Prompting isn't Strategy
You use AI. So do I.
The conversation has moved well past “should we use it?” and into something far more important: what kind of thinking are we outsourcing in the process?
I use Perplexity to pressure-test data and pull together research pathways fast. NotebookLM helps me work through dense reports and policy documents. Claude is useful because it pushes back on my thinking rather than simply agreeing with it. And ChatGPT or Gemini are often where I start when I need to get words moving on a page.
But I never ask AI to write a grant application for me.
Not because I think using AI is unethical or “cheating”. I don’t.
I think AI can be an incredibly valuable founder tool when it’s used properly. The issue is that too many people are asking it to replace strategic thinking instead of strengthen it. That’s where applications start to fall apart.
Most AI-written grant applications are not obviously terrible. In fact, many of them sound polished, articulate, and structurally fine at first glance.

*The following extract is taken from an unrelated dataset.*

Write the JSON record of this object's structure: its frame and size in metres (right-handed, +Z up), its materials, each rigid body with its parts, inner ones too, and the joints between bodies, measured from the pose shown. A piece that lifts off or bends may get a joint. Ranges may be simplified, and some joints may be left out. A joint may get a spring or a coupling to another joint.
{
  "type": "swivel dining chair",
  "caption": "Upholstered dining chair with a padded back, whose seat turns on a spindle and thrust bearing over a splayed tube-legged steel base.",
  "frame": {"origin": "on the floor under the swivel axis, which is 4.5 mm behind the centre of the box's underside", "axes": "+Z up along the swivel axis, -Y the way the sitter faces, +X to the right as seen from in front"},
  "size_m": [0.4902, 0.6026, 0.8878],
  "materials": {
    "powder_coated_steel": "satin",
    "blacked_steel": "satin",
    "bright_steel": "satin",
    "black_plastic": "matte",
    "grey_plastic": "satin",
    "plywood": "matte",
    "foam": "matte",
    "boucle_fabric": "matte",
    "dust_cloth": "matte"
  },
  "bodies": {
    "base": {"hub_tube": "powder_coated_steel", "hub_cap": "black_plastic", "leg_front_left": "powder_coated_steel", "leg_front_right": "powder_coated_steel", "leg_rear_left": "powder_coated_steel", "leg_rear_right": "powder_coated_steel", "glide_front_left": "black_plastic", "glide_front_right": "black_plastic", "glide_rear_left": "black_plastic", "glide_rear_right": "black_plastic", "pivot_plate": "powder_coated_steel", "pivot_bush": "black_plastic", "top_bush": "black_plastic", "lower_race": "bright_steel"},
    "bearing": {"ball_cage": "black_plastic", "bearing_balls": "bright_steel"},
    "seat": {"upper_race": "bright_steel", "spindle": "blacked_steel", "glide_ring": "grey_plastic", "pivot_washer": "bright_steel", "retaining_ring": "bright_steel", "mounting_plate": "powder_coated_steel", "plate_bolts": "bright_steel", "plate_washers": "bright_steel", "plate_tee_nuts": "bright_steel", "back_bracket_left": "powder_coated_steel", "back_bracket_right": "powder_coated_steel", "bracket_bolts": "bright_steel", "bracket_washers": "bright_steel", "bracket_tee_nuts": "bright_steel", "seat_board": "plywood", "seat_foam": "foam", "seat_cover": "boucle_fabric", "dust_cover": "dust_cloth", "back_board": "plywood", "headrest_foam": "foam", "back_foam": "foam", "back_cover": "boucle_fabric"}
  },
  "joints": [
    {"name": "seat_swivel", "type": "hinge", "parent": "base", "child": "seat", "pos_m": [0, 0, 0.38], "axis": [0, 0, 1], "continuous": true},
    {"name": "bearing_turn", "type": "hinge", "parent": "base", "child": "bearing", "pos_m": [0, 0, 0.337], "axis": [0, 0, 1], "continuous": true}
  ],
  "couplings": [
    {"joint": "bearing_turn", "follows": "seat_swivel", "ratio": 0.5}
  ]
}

What they often lack is judgement.
Nobody stopped to ask:
Is this actually true?
Is this the strongest argument available?
Would this survive scrutiny from an assessor?
What evidence is missing?
Does this genuinely align with the objectives of the program?
That’s the problem.
Across many applications, assessors are not simply evaluating whether something is well written. They are evaluating whether the founder understands the problem they are solving, whether the project is commercially and operationally credible, and whether the proposed outcomes actually make sense.

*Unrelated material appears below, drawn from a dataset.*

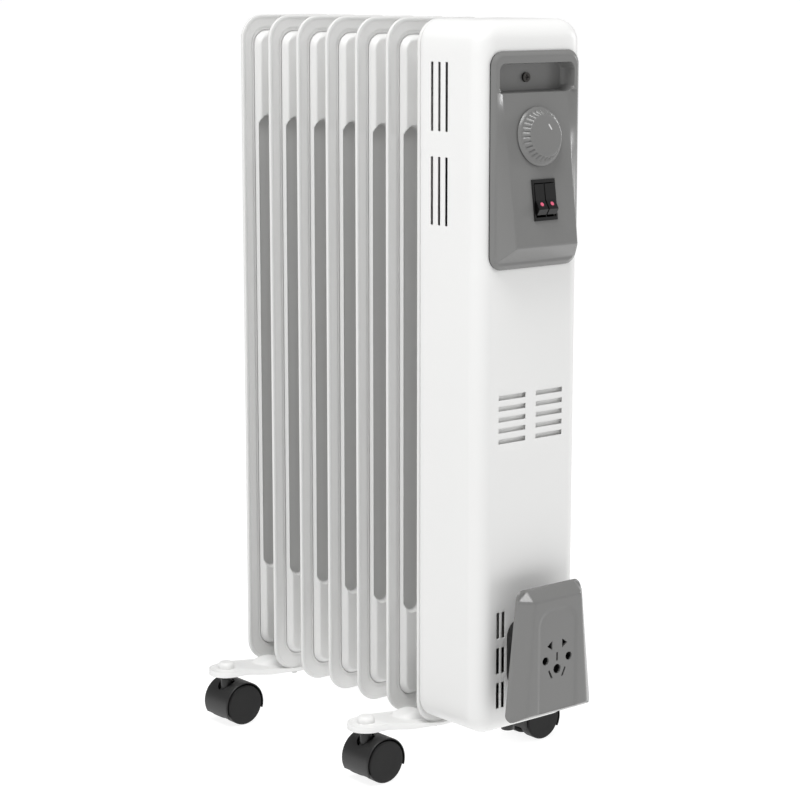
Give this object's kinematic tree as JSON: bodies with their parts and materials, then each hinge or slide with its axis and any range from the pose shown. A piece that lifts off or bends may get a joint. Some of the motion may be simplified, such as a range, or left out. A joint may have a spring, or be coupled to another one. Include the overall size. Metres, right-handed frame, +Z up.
{
  "type": "oil filled radiator heater",
  "caption": "Free-standing oil filled radiator: steel fins on two oil headers, a control cover with a thermostat knob and rocker switches, a cord store, and swivel casters.",
  "frame": {"origin": "on the floor, under the middle of the heater's overall box", "axes": "+Z up, the control face looks along -Y, the fins follow each other along +Y, +X is to the right seen from the controls"},
  "size_m": [0.224, 0.362, 0.622],
  "materials": {
    "fin_paint": "satin powder coat",
    "cover_paint": "satin powder coat",
    "foot_paint": "satin powder coat",
    "grey_plastic": "fine moulded texture",
    "white_mark": "printed",
    "switch_black": "semi-gloss",
    "lamp_red": "clear tinted",
    "black_plastic": "fine moulded texture",
    "wheel_plastic": "fine moulded texture",
    "zinc_steel": "zinc plated",
    "element_steel": "dull",
    "flange_brass": "turned",
    "inner_plastic": "plain",
    "wire_sleeve": "woven sleeve"
  },
  "bodies": {
    "heater": {"fin_1": "fin_paint", "fin_2": "fin_paint", "fin_3": "fin_paint", "fin_4": "fin_paint", "fin_5": "fin_paint", "fin_6": "fin_paint", "fin_7": "fin_paint", "header_top": "fin_paint", "header_bottom": "fin_paint", "filler_plug": "zinc_steel", "cap_top_front": "zinc_steel", "cap_bottom_rear": "zinc_steel", "heating_element": "element_steel", "element_flange": "flange_brass", "heat_shield": "zinc_steel", "front_cover": "cover_paint", "fascia": "grey_plastic", "handle_screw": "element_steel", "thermostat_body": "inner_plastic", "switch_housing": "switch_black", "thermal_cutout": "inner_plastic", "tilt_switch": "inner_plastic", "terminal_block": "inner_plastic", "wire_harness": "wire_sleeve", "cord_gland": "black_plastic", "cord_store_hub": "black_plastic", "cord_store_shell": "grey_plastic", "cord_store_screw_upper": "zinc_steel", "cord_store_screw_lower": "zinc_steel", "foot_front": "foot_paint", "foot_rear": "foot_paint", "u_bolt_front": "zinc_steel", "u_bolt_rear": "zinc_steel", "wing_nut_front_left": "zinc_steel", "wing_nut_front_right": "zinc_steel", "wing_nut_rear_left": "zinc_steel", "wing_nut_rear_right": "zinc_steel", "stem_front_left": "foot_paint", "stem_front_right": "foot_paint", "stem_rear_left": "foot_paint", "stem_rear_right": "foot_paint"},
    "knob": {"knob": "grey_plastic", "knob_mark": "white_mark", "thermostat_shaft": "zinc_steel"},
    "rocker_left": {"rocker_left": "switch_black", "lamp_left": "lamp_red"},
    "rocker_right": {"rocker_right": "switch_black", "lamp_right": "lamp_red"},
    "swivel_front_left": {"hood_front_left": "black_plastic"},
    "wheel_front_left_a": {"wheel_front_left_a": "wheel_plastic"},
    "wheel_front_left_b": {"wheel_front_left_b": "wheel_plastic"},
    "swivel_front_right": {"hood_front_right": "black_plastic"},
    "wheel_front_right_a": {"wheel_front_right_a": "wheel_plastic"},
    "wheel_front_right_b": {"wheel_front_right_b": "wheel_plastic"},
    "swivel_rear_left": {"hood_rear_left": "black_plastic"},
    "wheel_rear_left_a": {"wheel_rear_left_a": "wheel_plastic"},
    "wheel_rear_left_b": {"wheel_rear_left_b": "wheel_plastic"},
    "swivel_rear_right": {"hood_rear_right": "black_plastic"},
    "wheel_rear_right_a": {"wheel_rear_right_a": "wheel_plastic"},
    "wheel_rear_right_b": {"wheel_rear_right_b": "wheel_plastic"}
  },
  "joints": [
    {"name": "thermostat_knob", "type": "hinge", "parent": "heater", "child": "knob", "pos_m": [0, -0.15201, 0.5315], "axis": [0, -0.9908, 0.1352], "range_deg": [-115, 185]},
    {"name": "rocker_left_tip", "type": "hinge", "parent": "heater", "child": "rocker_left", "pos_m": [0, -0.15374, 0.48182], "axis": [1, 0, 0], "range_deg": [0, 14]},
    {"name": "rocker_right_tip", "type": "hinge", "parent": "heater", "child": "rocker_right", "pos_m": [0, -0.15374, 0.48182], "axis": [1, 0, 0], "range_deg": [0, 14]},
    {"name": "swivel_front_left", "type": "hinge", "parent": "heater", "child": "swivel_front_left", "pos_m": [-0.0965, -0.05425, 0.041], "axis": [0, 0, 1], "continuous": true},
    {"name": "roll_front_left_a", "type": "hinge", "parent": "swivel_front_left", "child": "wheel_front_left_a", "pos_m": [-0.0885, -0.05425, 0.018], "axis": [0, 1, 0], "continuous": true},
    {"name": "roll_front_left_b", "type": "hinge", "parent": "swivel_front_left", "child": "wheel_front_left_b", "pos_m": [-0.0885, -0.05425, 0.018], "axis": [0, 1, 0], "continuous": true},
    {"name": "swivel_front_right", "type": "hinge", "parent": "heater", "child": "swivel_front_right", "pos_m": [0.0965, -0.05425, 0.041], "axis": [0, 0, 1], "continuous": true},
    {"name": "roll_front_right_a", "type": "hinge", "parent": "swivel_front_right", "child": "wheel_front_right_a", "pos_m": [0.0885, -0.05425, 0.018], "axis": [0, 1, 0], "continuous": true},
    {"name": "roll_front_right_b", "type": "hinge", "parent": "swivel_front_right", "child": "wheel_front_right_b", "pos_m": [0.0885, -0.05425, 0.018], "axis": [0, 1, 0], "continuous": true},
    {"name": "swivel_rear_left", "type": "hinge", "parent": "heater", "child": "swivel_rear_left", "pos_m": [-0.0965, 0.14325, 0.041], "axis": [0, 0, 1], "continuous": true},
    {"name": "roll_rear_left_a", "type": "hinge", "parent": "swivel_rear_left", "child": "wheel_rear_left_a", "pos_m": [-0.0885, 0.14325, 0.018], "axis": [0, 1, 0], "continuous": true},
    {"name": "roll_rear_left_b", "type": "hinge", "parent": "swivel_rear_left", "child": "wheel_rear_left_b", "pos_m": [-0.0885, 0.14325, 0.018], "axis": [0, 1, 0], "continuous": true},
    {"name": "swivel_rear_right", "type": "hinge", "parent": "heater", "child": "swivel_rear_right", "pos_m": [0.0965, 0.14325, 0.041], "axis": [0, 0, 1], "continuous": true},
    {"name": "roll_rear_right_a", "type": "hinge", "parent": "swivel_rear_right", "child": "wheel_rear_right_a", "pos_m": [0.0885, 0.14325, 0.018], "axis": [0, 1, 0], "continuous": true},
    {"name": "roll_rear_right_b", "type": "hinge", "parent": "swivel_rear_right", "child": "wheel_rear_right_b", "pos_m": [0.0885, 0.14325, 0.018], "axis": [0, 1, 0], "continuous": true}
  ]
}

AI is very good at producing language that sounds convincing.
It is far less reliable at understanding whether your claims are realistic, strategically aligned, or supported by evidence. And honestly, assessors are becoming increasingly aware of the difference.
Not because they can always “detect AI”, but because shallow thinking leaves patterns. You start seeing vague impact claims, inflated projections, generic market positioning, and beautifully written responses sitting on top of weak commercial logic.
The strongest founders I see using AI are approaching it very differently.
They are not using it to replace expertise. They are using it to refine and pressure-test their own thinking. They use it to challenge assumptions, improve clarity, strengthen structure, and identify gaps before submission. The founder remains the strategist.
AI simply becomes part of the process.
Strong applications are not built by people who know how to write clever prompts. They are built by founders who deeply understand their business, the problem they solve, and why their work aligns with the objectives of the funder.
AI can absolutely accelerate the process.
But it cannot replace strategic judgement.